Instruction: Quote verbatim everything from the line containing "upper_rim = rim(height - rim_thickness)" down to the line containing "obj.matrix_world = world", with both of those lines included and no others.

===== Working data =====

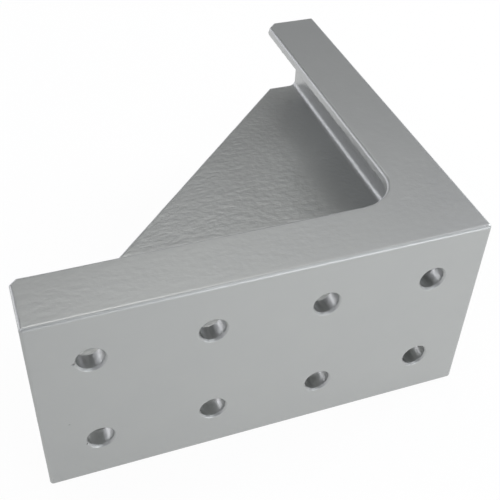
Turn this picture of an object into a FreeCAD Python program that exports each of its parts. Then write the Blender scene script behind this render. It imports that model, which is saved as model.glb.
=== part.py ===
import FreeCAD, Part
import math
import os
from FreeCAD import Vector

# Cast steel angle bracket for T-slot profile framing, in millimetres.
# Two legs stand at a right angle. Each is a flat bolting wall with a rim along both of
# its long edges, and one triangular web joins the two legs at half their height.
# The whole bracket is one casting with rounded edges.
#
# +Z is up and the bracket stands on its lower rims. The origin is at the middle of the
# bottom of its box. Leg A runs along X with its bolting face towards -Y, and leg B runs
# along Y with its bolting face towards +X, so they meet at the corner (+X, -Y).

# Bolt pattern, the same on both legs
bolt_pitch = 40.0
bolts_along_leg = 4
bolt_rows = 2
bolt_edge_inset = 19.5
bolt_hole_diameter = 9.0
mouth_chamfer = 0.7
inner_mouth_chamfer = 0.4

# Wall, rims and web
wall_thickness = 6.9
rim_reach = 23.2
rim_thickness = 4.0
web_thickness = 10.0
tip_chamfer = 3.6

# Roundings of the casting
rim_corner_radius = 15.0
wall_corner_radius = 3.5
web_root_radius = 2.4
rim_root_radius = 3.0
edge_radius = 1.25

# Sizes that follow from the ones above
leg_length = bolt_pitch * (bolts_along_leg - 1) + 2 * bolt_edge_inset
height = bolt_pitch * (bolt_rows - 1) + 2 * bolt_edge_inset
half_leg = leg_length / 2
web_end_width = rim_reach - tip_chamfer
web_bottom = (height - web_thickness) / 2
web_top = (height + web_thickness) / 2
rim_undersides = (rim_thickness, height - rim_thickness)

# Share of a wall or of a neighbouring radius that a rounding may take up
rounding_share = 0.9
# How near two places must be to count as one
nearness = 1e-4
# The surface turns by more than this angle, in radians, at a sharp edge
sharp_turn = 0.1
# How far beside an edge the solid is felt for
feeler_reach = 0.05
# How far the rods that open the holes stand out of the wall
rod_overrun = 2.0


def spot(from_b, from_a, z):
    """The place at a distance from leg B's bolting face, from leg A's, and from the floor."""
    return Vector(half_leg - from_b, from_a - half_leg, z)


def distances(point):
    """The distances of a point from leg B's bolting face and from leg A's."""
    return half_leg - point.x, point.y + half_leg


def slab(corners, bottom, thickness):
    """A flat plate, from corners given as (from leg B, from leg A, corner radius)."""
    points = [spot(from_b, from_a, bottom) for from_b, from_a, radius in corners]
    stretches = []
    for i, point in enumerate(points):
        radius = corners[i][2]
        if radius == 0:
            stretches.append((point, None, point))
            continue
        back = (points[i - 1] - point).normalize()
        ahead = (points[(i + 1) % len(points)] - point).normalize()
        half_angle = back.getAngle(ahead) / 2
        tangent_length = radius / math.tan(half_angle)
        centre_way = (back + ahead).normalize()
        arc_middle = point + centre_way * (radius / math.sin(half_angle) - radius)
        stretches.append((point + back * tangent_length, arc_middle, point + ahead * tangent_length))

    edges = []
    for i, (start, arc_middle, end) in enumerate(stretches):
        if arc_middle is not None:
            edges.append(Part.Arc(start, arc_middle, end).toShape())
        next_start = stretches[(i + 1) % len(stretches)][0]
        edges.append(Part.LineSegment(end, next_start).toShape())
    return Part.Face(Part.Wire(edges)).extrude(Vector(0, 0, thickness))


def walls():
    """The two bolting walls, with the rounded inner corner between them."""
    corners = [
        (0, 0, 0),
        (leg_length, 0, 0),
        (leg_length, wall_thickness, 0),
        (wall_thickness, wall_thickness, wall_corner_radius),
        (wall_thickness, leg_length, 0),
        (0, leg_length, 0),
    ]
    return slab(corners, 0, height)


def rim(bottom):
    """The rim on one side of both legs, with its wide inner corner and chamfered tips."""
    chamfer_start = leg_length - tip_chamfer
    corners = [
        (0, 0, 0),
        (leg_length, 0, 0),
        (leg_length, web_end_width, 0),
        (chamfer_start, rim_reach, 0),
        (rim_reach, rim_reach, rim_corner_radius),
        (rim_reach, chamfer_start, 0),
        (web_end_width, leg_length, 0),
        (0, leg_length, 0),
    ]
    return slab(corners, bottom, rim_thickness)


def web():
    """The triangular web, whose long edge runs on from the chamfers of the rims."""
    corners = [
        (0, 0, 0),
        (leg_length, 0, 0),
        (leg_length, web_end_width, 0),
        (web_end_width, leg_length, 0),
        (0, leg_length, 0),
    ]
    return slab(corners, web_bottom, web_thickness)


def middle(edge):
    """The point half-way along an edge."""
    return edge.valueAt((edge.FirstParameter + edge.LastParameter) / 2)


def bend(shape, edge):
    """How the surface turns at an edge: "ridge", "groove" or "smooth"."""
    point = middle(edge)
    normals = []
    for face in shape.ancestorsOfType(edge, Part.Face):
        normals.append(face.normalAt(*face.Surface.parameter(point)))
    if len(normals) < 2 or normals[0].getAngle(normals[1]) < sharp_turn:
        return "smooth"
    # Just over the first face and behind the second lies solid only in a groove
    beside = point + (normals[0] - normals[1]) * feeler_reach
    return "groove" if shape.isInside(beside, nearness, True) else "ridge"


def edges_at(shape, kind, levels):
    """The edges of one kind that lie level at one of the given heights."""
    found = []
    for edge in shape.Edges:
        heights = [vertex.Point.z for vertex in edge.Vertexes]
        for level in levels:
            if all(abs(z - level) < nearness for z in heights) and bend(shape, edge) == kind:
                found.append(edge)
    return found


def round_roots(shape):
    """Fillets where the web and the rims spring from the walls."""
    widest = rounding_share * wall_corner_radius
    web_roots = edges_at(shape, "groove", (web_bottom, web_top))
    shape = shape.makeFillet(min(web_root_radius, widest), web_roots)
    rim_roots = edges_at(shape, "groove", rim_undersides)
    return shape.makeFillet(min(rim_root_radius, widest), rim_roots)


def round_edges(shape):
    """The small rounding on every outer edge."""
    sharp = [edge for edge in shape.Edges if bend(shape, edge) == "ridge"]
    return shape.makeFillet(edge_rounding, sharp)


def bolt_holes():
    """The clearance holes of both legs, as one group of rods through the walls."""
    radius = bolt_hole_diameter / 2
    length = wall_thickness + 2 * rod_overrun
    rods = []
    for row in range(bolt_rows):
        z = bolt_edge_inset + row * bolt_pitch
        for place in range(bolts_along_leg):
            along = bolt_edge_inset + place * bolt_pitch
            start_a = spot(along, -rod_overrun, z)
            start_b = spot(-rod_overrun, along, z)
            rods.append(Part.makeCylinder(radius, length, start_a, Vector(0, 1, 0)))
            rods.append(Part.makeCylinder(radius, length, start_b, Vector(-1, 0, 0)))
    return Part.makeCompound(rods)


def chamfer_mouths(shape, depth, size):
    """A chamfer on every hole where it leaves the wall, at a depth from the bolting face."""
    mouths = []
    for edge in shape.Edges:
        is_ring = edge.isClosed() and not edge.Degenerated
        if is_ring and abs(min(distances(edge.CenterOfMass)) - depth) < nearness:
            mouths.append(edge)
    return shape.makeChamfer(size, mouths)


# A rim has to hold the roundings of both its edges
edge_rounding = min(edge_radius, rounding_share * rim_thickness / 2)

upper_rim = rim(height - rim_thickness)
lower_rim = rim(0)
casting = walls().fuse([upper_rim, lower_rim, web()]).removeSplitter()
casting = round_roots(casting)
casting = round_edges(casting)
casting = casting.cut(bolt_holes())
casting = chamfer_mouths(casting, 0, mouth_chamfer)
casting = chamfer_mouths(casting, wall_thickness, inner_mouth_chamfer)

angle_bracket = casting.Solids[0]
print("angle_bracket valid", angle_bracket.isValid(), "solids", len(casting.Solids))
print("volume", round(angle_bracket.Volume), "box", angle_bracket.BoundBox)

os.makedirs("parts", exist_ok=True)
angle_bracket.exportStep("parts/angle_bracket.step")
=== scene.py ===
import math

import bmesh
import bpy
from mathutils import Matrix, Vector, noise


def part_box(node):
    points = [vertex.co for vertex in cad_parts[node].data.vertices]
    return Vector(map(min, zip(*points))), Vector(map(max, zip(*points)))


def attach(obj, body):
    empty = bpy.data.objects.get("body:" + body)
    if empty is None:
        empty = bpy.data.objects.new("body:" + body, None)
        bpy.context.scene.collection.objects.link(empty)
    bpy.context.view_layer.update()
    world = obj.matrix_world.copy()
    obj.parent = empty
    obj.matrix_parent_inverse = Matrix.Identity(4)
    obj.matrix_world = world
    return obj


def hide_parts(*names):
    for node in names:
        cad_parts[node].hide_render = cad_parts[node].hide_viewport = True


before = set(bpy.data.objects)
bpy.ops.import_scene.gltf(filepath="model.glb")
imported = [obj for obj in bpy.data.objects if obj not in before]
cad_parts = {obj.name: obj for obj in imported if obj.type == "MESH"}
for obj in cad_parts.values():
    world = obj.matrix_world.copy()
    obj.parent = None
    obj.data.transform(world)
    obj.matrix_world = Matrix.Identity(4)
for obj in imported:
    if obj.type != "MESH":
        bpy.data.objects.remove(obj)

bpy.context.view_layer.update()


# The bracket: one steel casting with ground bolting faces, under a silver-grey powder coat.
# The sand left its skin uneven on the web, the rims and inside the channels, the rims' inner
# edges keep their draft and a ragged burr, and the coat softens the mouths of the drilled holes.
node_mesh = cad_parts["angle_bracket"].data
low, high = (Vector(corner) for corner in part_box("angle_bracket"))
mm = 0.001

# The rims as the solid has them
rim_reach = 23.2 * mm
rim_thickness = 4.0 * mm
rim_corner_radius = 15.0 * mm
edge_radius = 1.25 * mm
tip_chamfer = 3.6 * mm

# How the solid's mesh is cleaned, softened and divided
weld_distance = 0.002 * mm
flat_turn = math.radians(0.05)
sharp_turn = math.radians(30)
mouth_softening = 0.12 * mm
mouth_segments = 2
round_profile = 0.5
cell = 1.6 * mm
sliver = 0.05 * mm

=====
===== Working data =====

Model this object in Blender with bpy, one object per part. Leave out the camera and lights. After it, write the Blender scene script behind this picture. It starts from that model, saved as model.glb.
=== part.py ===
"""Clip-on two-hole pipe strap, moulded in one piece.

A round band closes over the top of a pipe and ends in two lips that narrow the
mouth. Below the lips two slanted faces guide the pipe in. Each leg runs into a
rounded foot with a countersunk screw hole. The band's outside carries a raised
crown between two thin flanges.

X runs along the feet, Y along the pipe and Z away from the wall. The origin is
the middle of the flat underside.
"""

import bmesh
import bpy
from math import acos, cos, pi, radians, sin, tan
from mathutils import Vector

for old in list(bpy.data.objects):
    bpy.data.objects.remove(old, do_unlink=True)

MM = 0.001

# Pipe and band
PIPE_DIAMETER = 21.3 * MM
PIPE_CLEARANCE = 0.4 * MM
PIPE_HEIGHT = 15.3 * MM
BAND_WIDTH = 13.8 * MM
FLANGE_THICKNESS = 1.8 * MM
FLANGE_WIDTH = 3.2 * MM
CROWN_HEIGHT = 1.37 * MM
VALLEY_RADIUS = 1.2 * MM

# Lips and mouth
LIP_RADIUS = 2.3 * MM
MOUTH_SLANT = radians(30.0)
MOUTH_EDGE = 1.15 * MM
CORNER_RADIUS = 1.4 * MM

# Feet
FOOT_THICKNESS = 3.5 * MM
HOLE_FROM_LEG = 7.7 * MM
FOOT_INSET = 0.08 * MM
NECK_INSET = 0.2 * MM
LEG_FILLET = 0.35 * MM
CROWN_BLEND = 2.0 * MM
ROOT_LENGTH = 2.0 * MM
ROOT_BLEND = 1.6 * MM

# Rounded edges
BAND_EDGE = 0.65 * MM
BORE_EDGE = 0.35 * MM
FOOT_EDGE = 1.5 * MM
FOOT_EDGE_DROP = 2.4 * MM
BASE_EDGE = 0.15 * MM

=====

Correct result:
upper_rim = rim(height - rim_thickness)
lower_rim = rim(0)
casting = walls().fuse([upper_rim, lower_rim, web()]).removeSplitter()
casting = round_roots(casting)
casting = round_edges(casting)
casting = casting.cut(bolt_holes())
casting = chamfer_mouths(casting, 0, mouth_chamfer)
casting = chamfer_mouths(casting, wall_thickness, inner_mouth_chamfer)

angle_bracket = casting.Solids[0]
print("angle_bracket valid", angle_bracket.isValid(), "solids", len(casting.Solids))
print("volume", round(angle_bracket.Volume), "box", angle_bracket.BoundBox)

os.makedirs("parts", exist_ok=True)
angle_bracket.exportStep("parts/angle_bracket.step")
=== scene.py ===
import math

import bmesh
import bpy
from mathutils import Matrix, Vector, noise


def part_box(node):
    points = [vertex.co for vertex in cad_parts[node].data.vertices]
    return Vector(map(min, zip(*points))), Vector(map(max, zip(*points)))


def attach(obj, body):
    empty = bpy.data.objects.get("body:" + body)
    if empty is None:
        empty = bpy.data.objects.new("body:" + body, None)
        bpy.context.scene.collection.objects.link(empty)
    bpy.context.view_layer.update()
    world = obj.matrix_world.copy()
    obj.parent = empty
    obj.matrix_parent_inverse = Matrix.Identity(4)
    obj.matrix_world = world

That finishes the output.